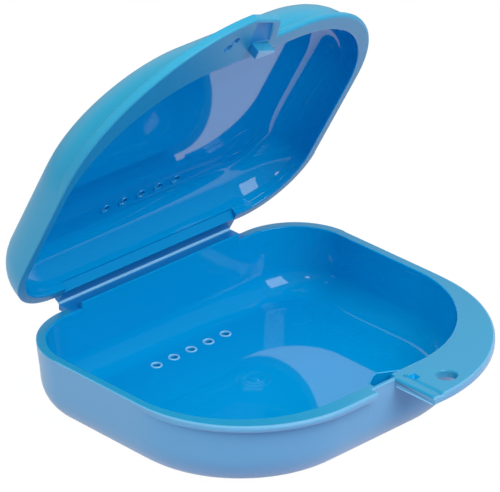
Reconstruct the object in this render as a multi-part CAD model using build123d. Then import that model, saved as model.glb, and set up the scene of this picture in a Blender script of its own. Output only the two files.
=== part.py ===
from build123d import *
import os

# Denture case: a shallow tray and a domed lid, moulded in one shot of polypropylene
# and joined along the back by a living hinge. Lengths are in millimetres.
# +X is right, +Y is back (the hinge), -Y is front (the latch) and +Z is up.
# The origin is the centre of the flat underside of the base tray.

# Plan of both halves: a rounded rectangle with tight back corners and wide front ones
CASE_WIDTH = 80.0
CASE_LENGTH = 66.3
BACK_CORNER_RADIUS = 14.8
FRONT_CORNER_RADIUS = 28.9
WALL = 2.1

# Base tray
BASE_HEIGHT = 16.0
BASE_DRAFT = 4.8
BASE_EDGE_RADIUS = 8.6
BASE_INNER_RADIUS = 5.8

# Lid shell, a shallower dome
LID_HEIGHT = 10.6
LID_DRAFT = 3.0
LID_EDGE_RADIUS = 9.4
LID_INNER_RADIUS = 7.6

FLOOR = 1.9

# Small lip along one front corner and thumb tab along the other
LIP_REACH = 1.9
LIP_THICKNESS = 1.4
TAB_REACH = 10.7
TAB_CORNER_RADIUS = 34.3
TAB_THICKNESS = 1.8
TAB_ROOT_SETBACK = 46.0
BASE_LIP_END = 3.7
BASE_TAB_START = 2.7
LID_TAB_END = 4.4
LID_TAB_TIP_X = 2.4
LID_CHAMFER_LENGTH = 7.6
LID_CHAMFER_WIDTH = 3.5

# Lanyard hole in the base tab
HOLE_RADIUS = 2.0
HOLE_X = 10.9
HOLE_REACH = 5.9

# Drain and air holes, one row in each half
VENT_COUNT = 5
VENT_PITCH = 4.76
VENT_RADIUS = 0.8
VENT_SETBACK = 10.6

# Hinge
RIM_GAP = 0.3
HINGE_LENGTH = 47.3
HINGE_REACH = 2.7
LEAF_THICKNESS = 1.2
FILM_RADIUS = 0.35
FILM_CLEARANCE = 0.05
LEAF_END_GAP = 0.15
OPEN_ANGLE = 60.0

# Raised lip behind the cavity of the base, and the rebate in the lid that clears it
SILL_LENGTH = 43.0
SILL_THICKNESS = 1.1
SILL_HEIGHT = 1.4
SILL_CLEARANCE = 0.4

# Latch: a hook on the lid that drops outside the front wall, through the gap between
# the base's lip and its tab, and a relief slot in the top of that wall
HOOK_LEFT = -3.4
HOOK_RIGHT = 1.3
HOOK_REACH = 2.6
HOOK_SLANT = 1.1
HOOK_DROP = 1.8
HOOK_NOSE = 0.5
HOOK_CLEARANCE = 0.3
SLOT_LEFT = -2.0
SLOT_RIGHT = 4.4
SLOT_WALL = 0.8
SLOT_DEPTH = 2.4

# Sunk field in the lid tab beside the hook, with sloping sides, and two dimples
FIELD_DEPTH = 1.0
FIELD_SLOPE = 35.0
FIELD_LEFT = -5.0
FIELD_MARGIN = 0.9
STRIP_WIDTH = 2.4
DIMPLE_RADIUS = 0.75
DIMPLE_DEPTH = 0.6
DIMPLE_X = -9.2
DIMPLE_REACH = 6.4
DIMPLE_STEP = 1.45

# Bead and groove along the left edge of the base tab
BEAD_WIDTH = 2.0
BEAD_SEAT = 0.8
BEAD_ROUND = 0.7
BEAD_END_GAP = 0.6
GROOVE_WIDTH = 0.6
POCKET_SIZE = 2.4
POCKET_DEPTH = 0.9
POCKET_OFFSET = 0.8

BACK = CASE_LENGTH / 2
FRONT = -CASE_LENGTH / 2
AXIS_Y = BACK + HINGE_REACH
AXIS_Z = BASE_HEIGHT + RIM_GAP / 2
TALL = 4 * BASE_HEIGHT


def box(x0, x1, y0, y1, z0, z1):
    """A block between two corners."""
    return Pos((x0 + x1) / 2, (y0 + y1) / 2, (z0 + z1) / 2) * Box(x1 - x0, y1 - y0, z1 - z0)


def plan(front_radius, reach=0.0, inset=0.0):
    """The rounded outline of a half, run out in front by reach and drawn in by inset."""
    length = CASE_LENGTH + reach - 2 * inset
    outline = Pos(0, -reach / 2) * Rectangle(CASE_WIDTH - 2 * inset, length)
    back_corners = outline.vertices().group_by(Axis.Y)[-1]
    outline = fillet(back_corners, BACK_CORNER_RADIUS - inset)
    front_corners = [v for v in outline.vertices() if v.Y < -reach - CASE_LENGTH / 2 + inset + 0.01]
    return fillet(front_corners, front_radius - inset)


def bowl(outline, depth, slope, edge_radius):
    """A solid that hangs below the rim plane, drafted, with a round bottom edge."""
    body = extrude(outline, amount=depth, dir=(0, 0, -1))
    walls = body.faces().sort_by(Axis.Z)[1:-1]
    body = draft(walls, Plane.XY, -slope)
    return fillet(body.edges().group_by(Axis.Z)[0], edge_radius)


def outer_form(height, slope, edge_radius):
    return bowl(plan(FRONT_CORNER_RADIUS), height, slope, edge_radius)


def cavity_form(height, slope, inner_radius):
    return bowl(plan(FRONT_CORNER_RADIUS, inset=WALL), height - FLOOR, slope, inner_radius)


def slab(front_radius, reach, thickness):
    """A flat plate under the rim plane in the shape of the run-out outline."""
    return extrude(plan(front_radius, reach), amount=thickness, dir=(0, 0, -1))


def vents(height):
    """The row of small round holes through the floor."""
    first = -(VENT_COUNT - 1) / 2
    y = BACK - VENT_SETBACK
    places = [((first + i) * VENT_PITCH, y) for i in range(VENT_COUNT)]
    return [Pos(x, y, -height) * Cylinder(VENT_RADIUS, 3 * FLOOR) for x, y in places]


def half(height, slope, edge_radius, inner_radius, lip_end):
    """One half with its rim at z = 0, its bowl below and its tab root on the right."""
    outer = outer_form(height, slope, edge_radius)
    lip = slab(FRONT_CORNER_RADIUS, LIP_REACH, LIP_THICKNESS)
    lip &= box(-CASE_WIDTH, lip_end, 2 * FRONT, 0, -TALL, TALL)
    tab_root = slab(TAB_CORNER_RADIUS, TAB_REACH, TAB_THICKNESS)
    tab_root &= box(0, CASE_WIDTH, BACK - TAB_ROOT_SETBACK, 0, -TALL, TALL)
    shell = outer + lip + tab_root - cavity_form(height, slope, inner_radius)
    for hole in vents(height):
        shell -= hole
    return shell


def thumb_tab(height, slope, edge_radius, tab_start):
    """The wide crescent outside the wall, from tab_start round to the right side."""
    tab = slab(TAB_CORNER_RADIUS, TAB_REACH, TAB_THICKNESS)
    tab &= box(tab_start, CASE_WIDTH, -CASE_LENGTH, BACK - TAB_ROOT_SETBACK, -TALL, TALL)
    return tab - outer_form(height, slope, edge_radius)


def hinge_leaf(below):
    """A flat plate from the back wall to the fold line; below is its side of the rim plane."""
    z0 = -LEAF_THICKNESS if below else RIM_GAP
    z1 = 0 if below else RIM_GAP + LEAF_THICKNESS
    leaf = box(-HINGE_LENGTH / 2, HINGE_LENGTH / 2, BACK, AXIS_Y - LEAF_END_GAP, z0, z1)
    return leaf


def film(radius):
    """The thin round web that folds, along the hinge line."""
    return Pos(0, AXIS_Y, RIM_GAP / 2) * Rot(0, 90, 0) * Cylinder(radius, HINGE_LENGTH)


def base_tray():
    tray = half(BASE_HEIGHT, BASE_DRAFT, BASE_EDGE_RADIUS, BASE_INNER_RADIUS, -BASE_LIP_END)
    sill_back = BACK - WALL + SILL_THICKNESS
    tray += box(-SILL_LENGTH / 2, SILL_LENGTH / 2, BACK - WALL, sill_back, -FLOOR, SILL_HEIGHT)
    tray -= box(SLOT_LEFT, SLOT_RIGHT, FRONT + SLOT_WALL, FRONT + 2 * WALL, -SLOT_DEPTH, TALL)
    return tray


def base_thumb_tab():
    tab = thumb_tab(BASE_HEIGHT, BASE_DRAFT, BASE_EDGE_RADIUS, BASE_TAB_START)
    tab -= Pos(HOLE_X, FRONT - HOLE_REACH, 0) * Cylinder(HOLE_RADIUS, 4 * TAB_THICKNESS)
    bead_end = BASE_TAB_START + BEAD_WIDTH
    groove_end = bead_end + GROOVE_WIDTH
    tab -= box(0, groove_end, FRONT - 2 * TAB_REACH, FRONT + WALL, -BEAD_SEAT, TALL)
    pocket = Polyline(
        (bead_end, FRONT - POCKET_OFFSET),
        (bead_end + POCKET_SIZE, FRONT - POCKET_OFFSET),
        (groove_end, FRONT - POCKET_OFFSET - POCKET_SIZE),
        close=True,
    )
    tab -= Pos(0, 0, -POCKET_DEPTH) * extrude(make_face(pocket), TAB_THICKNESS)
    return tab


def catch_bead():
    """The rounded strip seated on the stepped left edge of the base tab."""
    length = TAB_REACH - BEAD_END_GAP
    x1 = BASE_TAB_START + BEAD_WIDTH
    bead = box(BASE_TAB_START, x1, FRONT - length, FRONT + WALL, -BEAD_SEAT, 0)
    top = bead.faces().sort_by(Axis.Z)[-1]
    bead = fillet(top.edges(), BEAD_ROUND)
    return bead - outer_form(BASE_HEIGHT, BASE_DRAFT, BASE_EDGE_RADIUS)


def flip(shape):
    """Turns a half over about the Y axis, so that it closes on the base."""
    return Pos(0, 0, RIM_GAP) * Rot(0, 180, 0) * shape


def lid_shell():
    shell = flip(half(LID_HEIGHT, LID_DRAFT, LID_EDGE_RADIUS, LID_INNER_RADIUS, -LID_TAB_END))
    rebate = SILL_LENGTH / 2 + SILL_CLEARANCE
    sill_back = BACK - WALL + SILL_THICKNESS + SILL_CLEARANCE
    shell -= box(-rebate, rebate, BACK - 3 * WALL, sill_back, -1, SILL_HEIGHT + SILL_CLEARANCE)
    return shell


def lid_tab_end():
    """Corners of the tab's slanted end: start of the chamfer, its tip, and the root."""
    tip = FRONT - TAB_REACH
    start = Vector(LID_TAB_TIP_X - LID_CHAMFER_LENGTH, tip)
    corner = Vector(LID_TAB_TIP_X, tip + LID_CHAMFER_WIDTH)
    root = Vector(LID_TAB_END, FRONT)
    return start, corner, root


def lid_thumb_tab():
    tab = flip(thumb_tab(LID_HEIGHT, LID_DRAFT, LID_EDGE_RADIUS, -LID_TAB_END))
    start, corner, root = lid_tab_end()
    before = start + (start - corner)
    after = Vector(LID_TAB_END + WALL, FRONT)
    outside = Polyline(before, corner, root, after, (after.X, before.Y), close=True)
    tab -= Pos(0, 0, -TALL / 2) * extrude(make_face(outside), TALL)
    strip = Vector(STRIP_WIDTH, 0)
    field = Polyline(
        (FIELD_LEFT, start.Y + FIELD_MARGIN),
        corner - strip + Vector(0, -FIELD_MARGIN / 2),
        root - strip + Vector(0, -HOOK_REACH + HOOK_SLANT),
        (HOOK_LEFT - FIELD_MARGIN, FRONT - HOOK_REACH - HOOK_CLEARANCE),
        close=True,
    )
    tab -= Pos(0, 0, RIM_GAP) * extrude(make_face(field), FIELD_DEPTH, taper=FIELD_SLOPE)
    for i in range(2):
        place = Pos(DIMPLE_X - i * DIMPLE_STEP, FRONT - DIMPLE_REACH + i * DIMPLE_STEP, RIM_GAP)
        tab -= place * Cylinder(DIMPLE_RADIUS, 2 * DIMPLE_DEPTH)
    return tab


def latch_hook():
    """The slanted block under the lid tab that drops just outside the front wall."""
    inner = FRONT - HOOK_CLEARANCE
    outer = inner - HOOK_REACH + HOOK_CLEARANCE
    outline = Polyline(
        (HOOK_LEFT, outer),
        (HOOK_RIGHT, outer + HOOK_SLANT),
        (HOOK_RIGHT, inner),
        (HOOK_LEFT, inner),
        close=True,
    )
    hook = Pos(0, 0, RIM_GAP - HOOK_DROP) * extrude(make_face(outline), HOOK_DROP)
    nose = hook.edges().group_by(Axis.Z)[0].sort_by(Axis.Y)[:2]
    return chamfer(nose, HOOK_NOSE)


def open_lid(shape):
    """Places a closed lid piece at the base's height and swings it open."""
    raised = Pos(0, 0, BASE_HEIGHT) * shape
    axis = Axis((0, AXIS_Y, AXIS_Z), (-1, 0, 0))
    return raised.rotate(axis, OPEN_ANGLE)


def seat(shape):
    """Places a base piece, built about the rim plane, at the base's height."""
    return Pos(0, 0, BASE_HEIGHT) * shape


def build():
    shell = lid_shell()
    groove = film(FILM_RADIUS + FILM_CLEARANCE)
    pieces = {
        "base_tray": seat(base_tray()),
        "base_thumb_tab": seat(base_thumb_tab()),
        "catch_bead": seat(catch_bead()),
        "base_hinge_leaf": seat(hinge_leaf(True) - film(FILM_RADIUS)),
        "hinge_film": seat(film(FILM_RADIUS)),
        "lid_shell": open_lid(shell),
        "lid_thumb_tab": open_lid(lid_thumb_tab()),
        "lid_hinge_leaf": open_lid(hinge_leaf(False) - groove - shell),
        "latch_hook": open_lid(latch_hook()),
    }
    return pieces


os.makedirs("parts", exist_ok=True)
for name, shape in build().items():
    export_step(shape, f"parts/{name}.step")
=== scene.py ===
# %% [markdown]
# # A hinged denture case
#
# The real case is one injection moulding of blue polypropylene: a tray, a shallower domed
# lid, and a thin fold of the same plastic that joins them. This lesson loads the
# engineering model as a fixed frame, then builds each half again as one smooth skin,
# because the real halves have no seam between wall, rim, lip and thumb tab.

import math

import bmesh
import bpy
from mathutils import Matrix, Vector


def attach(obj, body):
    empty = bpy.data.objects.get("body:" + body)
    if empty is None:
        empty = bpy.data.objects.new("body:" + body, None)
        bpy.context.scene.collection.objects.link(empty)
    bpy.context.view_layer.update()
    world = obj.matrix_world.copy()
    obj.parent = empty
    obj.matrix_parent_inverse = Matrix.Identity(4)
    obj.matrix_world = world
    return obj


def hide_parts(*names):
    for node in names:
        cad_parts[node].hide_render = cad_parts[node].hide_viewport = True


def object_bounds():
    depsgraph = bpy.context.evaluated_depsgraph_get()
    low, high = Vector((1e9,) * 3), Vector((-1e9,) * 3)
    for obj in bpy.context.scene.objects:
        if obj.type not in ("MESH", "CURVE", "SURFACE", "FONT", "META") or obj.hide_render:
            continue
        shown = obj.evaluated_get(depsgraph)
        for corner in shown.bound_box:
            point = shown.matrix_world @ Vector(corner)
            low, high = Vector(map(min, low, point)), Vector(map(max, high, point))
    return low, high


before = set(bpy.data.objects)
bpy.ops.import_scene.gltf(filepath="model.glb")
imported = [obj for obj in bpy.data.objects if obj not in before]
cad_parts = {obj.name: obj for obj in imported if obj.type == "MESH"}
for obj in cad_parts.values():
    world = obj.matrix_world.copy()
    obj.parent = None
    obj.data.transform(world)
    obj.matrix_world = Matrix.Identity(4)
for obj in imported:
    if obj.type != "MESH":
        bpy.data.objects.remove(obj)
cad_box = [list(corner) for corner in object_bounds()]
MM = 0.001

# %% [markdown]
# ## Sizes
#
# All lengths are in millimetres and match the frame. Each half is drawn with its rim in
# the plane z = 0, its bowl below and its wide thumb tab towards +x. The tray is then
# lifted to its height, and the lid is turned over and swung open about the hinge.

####

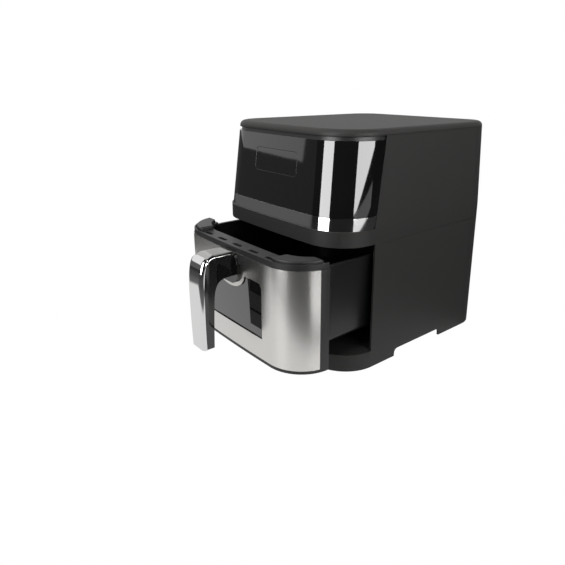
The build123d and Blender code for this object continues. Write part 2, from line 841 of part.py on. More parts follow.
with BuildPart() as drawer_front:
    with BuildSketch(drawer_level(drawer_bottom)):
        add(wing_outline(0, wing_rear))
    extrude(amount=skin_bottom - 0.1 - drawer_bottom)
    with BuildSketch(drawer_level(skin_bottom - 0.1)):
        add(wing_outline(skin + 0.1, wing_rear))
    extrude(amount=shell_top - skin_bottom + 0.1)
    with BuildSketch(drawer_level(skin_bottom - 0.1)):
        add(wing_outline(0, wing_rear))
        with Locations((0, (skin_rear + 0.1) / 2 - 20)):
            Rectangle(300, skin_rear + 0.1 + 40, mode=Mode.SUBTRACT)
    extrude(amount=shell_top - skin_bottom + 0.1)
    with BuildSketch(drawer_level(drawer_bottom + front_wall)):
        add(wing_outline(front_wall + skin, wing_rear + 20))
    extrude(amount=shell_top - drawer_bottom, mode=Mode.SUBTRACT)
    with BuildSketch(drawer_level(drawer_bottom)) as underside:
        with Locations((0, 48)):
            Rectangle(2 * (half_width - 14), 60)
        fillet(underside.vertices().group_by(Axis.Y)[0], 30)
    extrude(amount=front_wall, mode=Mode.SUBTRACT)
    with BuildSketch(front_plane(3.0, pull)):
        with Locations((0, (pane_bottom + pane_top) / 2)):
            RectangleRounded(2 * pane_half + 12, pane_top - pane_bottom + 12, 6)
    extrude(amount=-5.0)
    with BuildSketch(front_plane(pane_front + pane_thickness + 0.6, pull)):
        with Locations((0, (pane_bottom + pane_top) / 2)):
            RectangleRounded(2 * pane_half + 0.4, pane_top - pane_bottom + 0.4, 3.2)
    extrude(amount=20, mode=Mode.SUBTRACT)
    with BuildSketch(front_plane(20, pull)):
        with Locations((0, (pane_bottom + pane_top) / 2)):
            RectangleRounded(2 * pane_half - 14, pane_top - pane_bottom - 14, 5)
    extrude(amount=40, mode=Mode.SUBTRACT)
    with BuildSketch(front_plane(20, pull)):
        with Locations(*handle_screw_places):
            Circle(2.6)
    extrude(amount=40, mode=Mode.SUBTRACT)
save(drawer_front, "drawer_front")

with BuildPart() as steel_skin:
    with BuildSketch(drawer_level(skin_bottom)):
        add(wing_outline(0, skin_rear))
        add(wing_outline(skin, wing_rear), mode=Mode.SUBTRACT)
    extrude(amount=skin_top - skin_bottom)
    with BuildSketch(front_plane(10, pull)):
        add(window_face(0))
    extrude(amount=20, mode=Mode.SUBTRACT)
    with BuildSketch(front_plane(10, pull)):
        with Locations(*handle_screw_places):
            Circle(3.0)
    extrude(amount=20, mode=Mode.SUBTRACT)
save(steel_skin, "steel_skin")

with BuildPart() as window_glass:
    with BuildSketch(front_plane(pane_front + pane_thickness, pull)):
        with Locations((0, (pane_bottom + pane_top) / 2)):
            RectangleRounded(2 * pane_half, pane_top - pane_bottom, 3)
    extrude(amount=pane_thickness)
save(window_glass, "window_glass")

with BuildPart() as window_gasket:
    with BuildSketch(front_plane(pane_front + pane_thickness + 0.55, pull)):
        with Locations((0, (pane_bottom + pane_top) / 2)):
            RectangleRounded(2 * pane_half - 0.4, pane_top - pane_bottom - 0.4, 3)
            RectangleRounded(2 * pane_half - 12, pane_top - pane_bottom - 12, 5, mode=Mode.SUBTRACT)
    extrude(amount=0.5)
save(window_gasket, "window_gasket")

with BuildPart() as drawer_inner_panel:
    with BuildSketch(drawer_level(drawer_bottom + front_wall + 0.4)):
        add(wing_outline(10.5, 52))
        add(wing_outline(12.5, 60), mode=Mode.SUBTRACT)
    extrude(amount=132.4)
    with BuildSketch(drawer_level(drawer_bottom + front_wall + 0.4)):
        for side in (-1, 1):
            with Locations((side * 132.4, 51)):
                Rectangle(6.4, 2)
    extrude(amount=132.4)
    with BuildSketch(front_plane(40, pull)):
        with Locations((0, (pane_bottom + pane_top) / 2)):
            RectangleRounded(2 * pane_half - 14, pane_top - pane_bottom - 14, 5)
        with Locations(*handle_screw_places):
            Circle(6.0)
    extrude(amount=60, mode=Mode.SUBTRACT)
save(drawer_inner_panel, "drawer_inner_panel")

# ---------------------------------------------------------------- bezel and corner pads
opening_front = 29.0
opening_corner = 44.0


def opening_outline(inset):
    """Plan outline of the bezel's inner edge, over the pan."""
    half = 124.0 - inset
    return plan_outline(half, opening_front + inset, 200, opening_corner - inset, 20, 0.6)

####

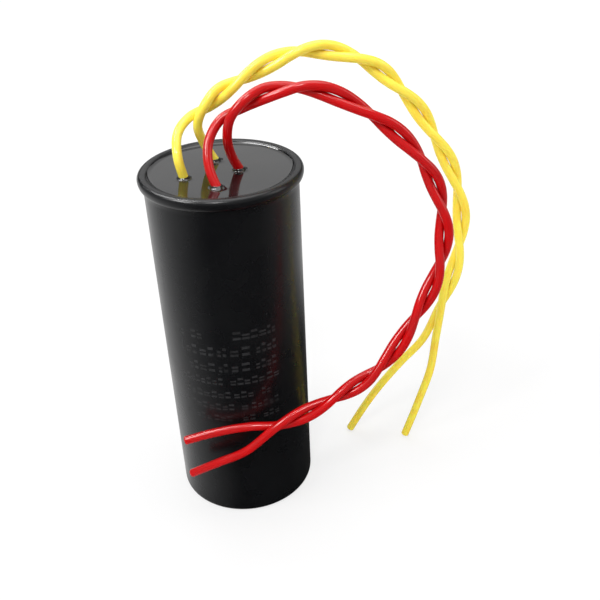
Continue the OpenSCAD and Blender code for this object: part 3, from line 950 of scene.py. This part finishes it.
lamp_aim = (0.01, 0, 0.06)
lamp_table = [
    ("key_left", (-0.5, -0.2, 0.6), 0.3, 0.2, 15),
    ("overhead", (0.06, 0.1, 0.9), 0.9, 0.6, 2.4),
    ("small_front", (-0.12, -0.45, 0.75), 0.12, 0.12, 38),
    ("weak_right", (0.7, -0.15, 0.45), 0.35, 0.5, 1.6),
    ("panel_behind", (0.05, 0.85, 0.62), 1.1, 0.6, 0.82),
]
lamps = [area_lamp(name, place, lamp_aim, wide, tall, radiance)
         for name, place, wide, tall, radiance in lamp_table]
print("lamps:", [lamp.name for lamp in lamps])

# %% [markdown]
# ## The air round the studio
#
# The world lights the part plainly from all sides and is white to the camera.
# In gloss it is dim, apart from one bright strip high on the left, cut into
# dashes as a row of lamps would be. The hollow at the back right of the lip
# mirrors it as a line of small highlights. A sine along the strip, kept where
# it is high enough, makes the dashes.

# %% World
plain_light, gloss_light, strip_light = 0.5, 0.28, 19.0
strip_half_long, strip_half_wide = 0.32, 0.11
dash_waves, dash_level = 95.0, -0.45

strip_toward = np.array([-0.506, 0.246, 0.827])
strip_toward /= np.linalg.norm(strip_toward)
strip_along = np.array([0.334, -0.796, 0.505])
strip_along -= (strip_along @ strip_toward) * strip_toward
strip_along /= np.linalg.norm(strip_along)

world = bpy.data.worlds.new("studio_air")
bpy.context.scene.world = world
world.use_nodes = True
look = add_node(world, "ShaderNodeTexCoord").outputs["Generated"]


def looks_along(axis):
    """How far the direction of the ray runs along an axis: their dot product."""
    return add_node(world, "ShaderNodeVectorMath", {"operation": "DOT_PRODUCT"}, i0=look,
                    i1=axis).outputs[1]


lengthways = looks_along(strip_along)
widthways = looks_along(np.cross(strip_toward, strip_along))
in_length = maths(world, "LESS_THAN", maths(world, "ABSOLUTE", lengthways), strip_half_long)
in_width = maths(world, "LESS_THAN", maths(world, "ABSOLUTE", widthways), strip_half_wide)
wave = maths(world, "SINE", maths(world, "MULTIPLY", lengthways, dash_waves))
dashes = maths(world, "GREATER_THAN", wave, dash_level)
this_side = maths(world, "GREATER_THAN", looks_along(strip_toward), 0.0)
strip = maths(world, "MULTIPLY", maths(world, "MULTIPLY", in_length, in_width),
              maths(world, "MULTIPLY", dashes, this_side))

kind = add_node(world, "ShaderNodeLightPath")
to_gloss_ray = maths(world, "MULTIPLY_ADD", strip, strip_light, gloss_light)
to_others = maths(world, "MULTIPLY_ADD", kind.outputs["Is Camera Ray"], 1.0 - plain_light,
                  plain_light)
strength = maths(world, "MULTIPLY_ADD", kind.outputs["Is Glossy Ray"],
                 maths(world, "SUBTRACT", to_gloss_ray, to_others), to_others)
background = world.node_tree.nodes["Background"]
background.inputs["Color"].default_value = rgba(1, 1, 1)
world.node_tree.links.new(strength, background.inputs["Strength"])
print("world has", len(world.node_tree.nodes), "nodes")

####

## GIVEN PROBLEM
Print exactly the lines from the line with "return pieces" to the line with "bpy.context.view_layer.update()", both included, and nothing else.

## RESPONSE TO THE TASK
    return pieces


os.makedirs("parts", exist_ok=True)
for name, shape in build().items():
    export_step(shape, f"parts/{name}.step")
=== scene.py ===
# %% [markdown]
# # A hinged denture case
#
# The real case is one injection moulding of blue polypropylene: a tray, a shallower domed
# lid, and a thin fold of the same plastic that joins them. This lesson loads the
# engineering model as a fixed frame, then builds each half again as one smooth skin,
# because the real halves have no seam between wall, rim, lip and thumb tab.

import math

import bmesh
import bpy
from mathutils import Matrix, Vector


def attach(obj, body):
    empty = bpy.data.objects.get("body:" + body)
    if empty is None:
        empty = bpy.data.objects.new("body:" + body, None)
        bpy.context.scene.collection.objects.link(empty)
    bpy.context.view_layer.update()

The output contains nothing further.